All of the material below is to be returned exactly.

** Begin Data excerpt **

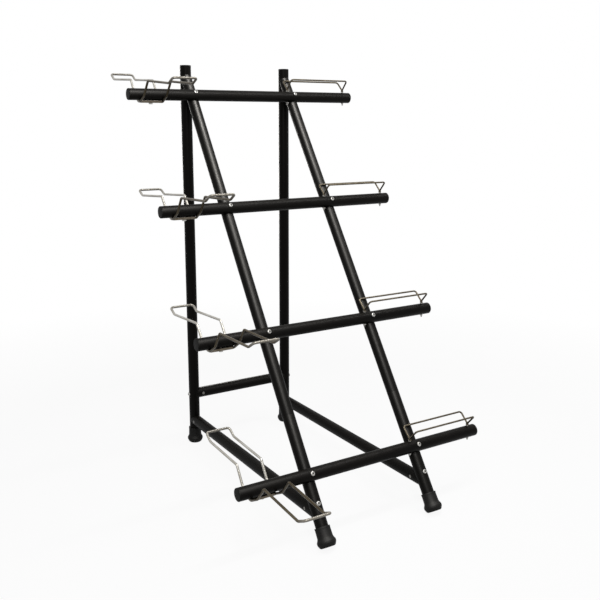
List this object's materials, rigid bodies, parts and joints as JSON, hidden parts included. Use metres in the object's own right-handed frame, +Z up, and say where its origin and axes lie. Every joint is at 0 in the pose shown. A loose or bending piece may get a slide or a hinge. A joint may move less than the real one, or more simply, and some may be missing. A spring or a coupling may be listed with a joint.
{
  "type": "bicycle display stand",
  "caption": "Stepped floor stand of black steel tube with wire cradles and wheel troughs on its bars, for showing children's bicycles.",
  "frame": {"origin": "on the floor, at the middle of the bounding box's bottom face", "axes": "+Z up, +X along the bars to the trough side, +Y back from the legs to the posts"},
  "size_m": [0.924, 1.3654, 1.45],
  "materials": {
    "black_powder_coat": "satin black powder coat",
    "black_plastic": "moulded satin black",
    "black_rubber": "matte black rubber",
    "bright_steel_wire": "bright plated steel wire",
    "zinc_fasteners": "bright zinc plating"
  },
  "bodies": {
    "root": {"bar_bolt_1_left": "zinc_fasteners", "bar_bolt_1_right": "zinc_fasteners", "bar_bolt_2_left": "zinc_fasteners", "bar_bolt_2_right": "zinc_fasteners", "bar_bolt_3_left": "zinc_fasteners", "bar_bolt_3_right": "zinc_fasteners", "bar_bolt_4_left": "zinc_fasteners", "bar_bolt_4_right": "zinc_fasteners", "bar_cap_1_left": "black_plastic", "bar_cap_1_right": "black_plastic", "bar_cap_2_left": "black_plastic", "bar_cap_2_right": "black_plastic", "bar_cap_3_left": "black_plastic", "bar_cap_3_right": "black_plastic", "bar_cap_4_left": "black_plastic", "bar_cap_4_right": "black_plastic", "base_rail_left": "black_powder_coat", "base_rail_right": "black_powder_coat", "cradle_1": "bright_steel_wire", "cradle_2": "bright_steel_wire", "cradle_3": "bright_steel_wire", "cradle_4": "bright_steel_wire", "cradle_bolt_1": "zinc_fasteners", "cradle_bolt_2": "zinc_fasteners", "cradle_bolt_3": "zinc_fasteners", "cradle_bolt_4": "zinc_fasteners", "crossbar": "black_powder_coat", "crossbar_bolt_left": "zinc_fasteners", "crossbar_bolt_right": "zinc_fasteners", "display_bar_1": "black_powder_coat", "display_bar_2": "black_powder_coat", "display_bar_3": "black_powder_coat", "display_bar_4": "black_powder_coat", "foot_front_left": "black_rubber", "foot_front_right": "black_rubber", "foot_rear_left": "black_rubber", "foot_rear_right": "black_rubber", "leg_lower_left": "black_powder_coat", "leg_lower_right": "black_powder_coat", "leg_splice_left": "black_powder_coat", "leg_splice_right": "black_powder_coat", "leg_top_bolt_left": "zinc_fasteners", "leg_top_bolt_right": "zinc_fasteners", "leg_upper_left": "black_powder_coat", "leg_upper_right": "black_powder_coat", "post_cap_left": "black_plastic", "post_cap_right": "black_plastic", "post_left": "black_powder_coat", "post_right": "black_powder_coat", "rail_front_bolt_left": "zinc_fasteners", "rail_front_bolt_right": "zinc_fasteners", "rail_rear_bolt_left": "zinc_fasteners", "rail_rear_bolt_right": "zinc_fasteners", "trough_1": "bright_steel_wire", "trough_2": "bright_steel_wire", "trough_3": "bright_steel_wire", "trough_4": "bright_steel_wire"}
  },
  "joints": []
}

** End Data excerpt **

## Response to this exercise
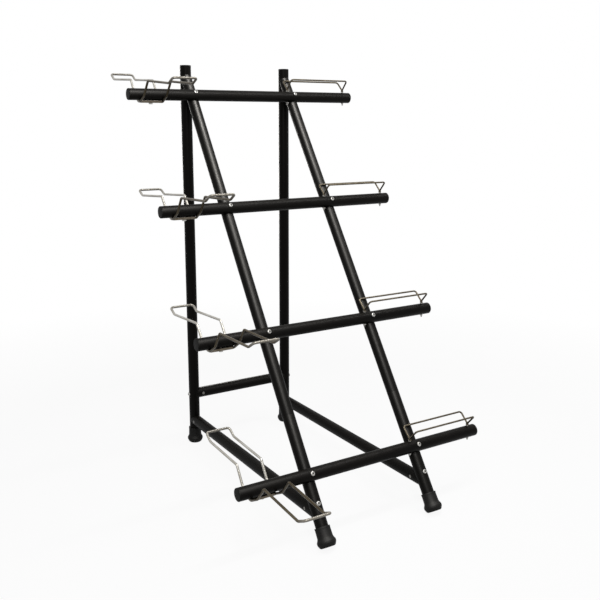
List this object's materials, rigid bodies, parts and joints as JSON, hidden parts included. Use metres in the object's own right-handed frame, +Z up, and say where its origin and axes lie. Every joint is at 0 in the pose shown. A loose or bending piece may get a slide or a hinge. A joint may move less than the real one, or more simply, and some may be missing. A spring or a coupling may be listed with a joint.
{
  "type": "bicycle display stand",
  "caption": "Stepped floor stand of black steel tube with wire cradles and wheel troughs on its bars, for showing children's bicycles.",
  "frame": {"origin": "on the floor, at the middle of the bounding box's bottom face", "axes": "+Z up, +X along the bars to the trough side, +Y back from the legs to the posts"},
  "size_m": [0.924, 1.3654, 1.45],
  "materials": {
    "black_powder_coat": "satin black powder coat",
    "black_plastic": "moulded satin black",
    "black_rubber": "matte black rubber",
    "bright_steel_wire": "bright plated steel wire",
    "zinc_fasteners": "bright zinc plating"
  },
  "bodies": {
    "root": {"bar_bolt_1_left": "zinc_fasteners", "bar_bolt_1_right": "zinc_fasteners", "bar_bolt_2_left": "zinc_fasteners", "bar_bolt_2_right": "zinc_fasteners", "bar_bolt_3_left": "zinc_fasteners", "bar_bolt_3_right": "zinc_fasteners", "bar_bolt_4_left": "zinc_fasteners", "bar_bolt_4_right": "zinc_fasteners", "bar_cap_1_left": "black_plastic", "bar_cap_1_right": "black_plastic", "bar_cap_2_left": "black_plastic", "bar_cap_2_right": "black_plastic", "bar_cap_3_left": "black_plastic", "bar_cap_3_right": "black_plastic", "bar_cap_4_left": "black_plastic", "bar_cap_4_right": "black_plastic", "base_rail_left": "black_powder_coat", "base_rail_right": "black_powder_coat", "cradle_1": "bright_steel_wire", "cradle_2": "bright_steel_wire", "cradle_3": "bright_steel_wire", "cradle_4": "bright_steel_wire", "cradle_bolt_1": "zinc_fasteners", "cradle_bolt_2": "zinc_fasteners", "cradle_bolt_3": "zinc_fasteners", "cradle_bolt_4": "zinc_fasteners", "crossbar": "black_powder_coat", "crossbar_bolt_left": "zinc_fasteners", "crossbar_bolt_right": "zinc_fasteners", "display_bar_1": "black_powder_coat", "display_bar_2": "black_powder_coat", "display_bar_3": "black_powder_coat", "display_bar_4": "black_powder_coat", "foot_front_left": "black_rubber", "foot_front_right": "black_rubber", "foot_rear_left": "black_rubber", "foot_rear_right": "black_rubber", "leg_lower_left": "black_powder_coat", "leg_lower_right": "black_powder_coat", "leg_splice_left": "black_powder_coat", "leg_splice_right": "black_powder_coat", "leg_top_bolt_left": "zinc_fasteners", "leg_top_bolt_right": "zinc_fasteners", "leg_upper_left": "black_powder_coat", "leg_upper_right": "black_powder_coat", "post_cap_left": "black_plastic", "post_cap_right": "black_plastic", "post_left": "black_powder_coat", "post_right": "black_powder_coat", "rail_front_bolt_left": "zinc_fasteners", "rail_front_bolt_right": "zinc_fasteners", "rail_rear_bolt_left": "zinc_fasteners", "rail_rear_bolt_right": "zinc_fasteners", "trough_1": "bright_steel_wire", "trough_2": "bright_steel_wire", "trough_3": "bright_steel_wire", "trough_4": "bright_steel_wire"}
  },
  "joints": []
}